Task to carry out:
The exercise asks for every line of the data to be reproduced exactly.
-------- Supplied information
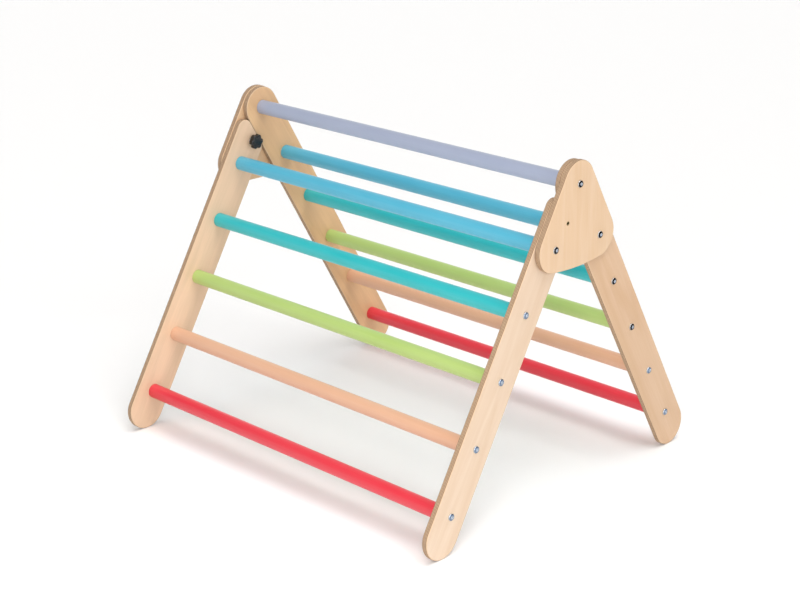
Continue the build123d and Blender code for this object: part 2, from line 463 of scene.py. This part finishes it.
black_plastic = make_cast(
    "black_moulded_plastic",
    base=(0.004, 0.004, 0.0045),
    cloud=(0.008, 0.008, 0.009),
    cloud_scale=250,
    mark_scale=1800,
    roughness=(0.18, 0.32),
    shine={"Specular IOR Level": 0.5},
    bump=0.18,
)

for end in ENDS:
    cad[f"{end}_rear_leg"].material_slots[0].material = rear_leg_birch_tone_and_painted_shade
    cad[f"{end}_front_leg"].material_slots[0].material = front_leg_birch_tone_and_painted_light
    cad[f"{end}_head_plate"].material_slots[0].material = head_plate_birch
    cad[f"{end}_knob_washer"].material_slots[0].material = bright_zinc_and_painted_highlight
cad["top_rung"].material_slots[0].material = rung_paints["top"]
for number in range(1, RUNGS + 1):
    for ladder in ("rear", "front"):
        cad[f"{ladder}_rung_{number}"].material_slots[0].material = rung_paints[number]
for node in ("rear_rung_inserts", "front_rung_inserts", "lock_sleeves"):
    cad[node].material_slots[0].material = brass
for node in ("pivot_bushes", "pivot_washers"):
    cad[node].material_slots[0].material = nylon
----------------
In response:
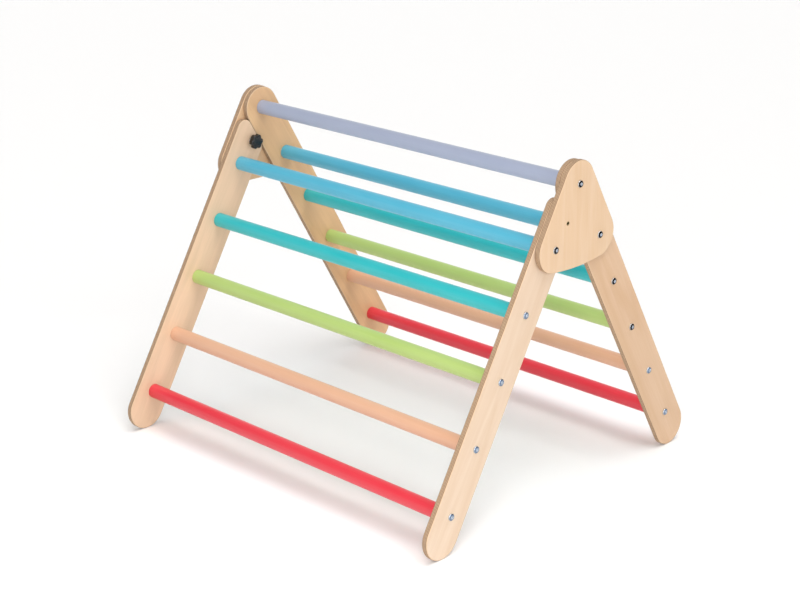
Continue the build123d and Blender code for this object: part 2, from line 463 of scene.py. This part finishes it.
black_plastic = make_cast(
    "black_moulded_plastic",
    base=(0.004, 0.004, 0.0045),
    cloud=(0.008, 0.008, 0.009),
    cloud_scale=250,
    mark_scale=1800,
    roughness=(0.18, 0.32),
    shine={"Specular IOR Level": 0.5},
    bump=0.18,
)

for end in ENDS:
    cad[f"{end}_rear_leg"].material_slots[0].material = rear_leg_birch_tone_and_painted_shade
    cad[f"{end}_front_leg"].material_slots[0].material = front_leg_birch_tone_and_painted_light
    cad[f"{end}_head_plate"].material_slots[0].material = head_plate_birch
    cad[f"{end}_knob_washer"].material_slots[0].material = bright_zinc_and_painted_highlight
cad["top_rung"].material_slots[0].material = rung_paints["top"]
for number in range(1, RUNGS + 1):
    for ladder in ("rear", "front"):
        cad[f"{ladder}_rung_{number}"].material_slots[0].material = rung_paints[number]
for node in ("rear_rung_inserts", "front_rung_inserts", "lock_sleeves"):
    cad[node].material_slots[0].material = brass
for node in ("pivot_bushes", "pivot_washers"):
    cad[node].material_slots[0].material = nylon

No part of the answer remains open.